I went home from my first happening staff training and my grandmother asked me who the director was. I told her "Chuck Culpepper" and she proceeded to tell me about her lineage with the Culpepper's. Long story short, Chuck's father was cousins with my grandmother and broke her toy tank one Christmas, I believe. I couldn't wait to get to Happening and tell Chuck that we were cousins, even though most mistake us for identical twins. He hated every bit of that and truly would not accept that he HAD TO BE my 15th cousin. He would intentionally pick me to be his new best friend at Happening just so he could point out that we were not related - he really wanted to be deep down, I could see it in his eyes. And in the last piece of writing I received from him, outside of happening, he wrote "I hereby acknowledge you as my cousin for life." After millions of meaningful conversations with Chuck, these were the only words I ever wanted to hear.


During most of these talks, Chuck would always tell me that he was going to make me realize my place in the world of religion, even if it took him a life time. He was destined to make me a priest haha. We would talk on the phone as he brainstormed ways to form little ministries that he could create that I could be a part of. He always read this blog and would text me feedback after each post - mostly positive words of encouragement followed by sarcasm, just how I like it. So no telling what he would think of this one. Probably something along the lines of appreciating my words, then followed by something sarcastic about how I like to bum everybody out. But on the other hand, he was seriously someone who seemed to always know the right thing to say. He was the first person I would think of when I was at a crossroad in my faith and he has by far been one of the most influential people in my life. He took time to guide me spiritually and I would do anything to thank him just one last time. As I begin this new chapter in my life - I seriously just want to call him and ask him real quick "wait, what do I do?" A lyric that was sung at Happening 89: "Wherever you roam, you'll always want me". I will always long for his guidance in my spiritual journey, but now more than ever, I have found an abundance of gratitude for all of the many things he has taught me.
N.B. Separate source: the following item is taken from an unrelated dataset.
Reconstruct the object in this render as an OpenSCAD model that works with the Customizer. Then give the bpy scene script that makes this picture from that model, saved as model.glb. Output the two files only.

Although this is a time of loss, seeing the amount of lives that Chuck touched is truly astonishing and seeing the way every community that he was a part of is coming together to share our most cherished memories with him brings me joy. Every post summarizes all of the many things he taught every person he met. As hard as is it will be, I think that Chuck would not want us to be sad, yet take all the many valuable lessons he has given us and put them to use. His impact on this world was equivalent to that of millions and I believe we owe him just that.

He wrote me a letter when I graduated High School and in it reads "You have a rare combination of brain, heart, and determination which will carry you far. I cannot wait to see which ministry God carries you into next." My promise to you, Chuckles, is to lead a life inspired by yours. To make any stranger feel at home in the presence of God in the Church. To carry the selfless, unconditional love in which you teach from the church into the street. To remind myself and my friends to give unconditionally to others and to live a life of service.


And as you have wished for all of your Happening family, we now wish for you: "I pray that God will bless you richly now and always". To know him was to love him. May Chuck share in your eternal kingdom.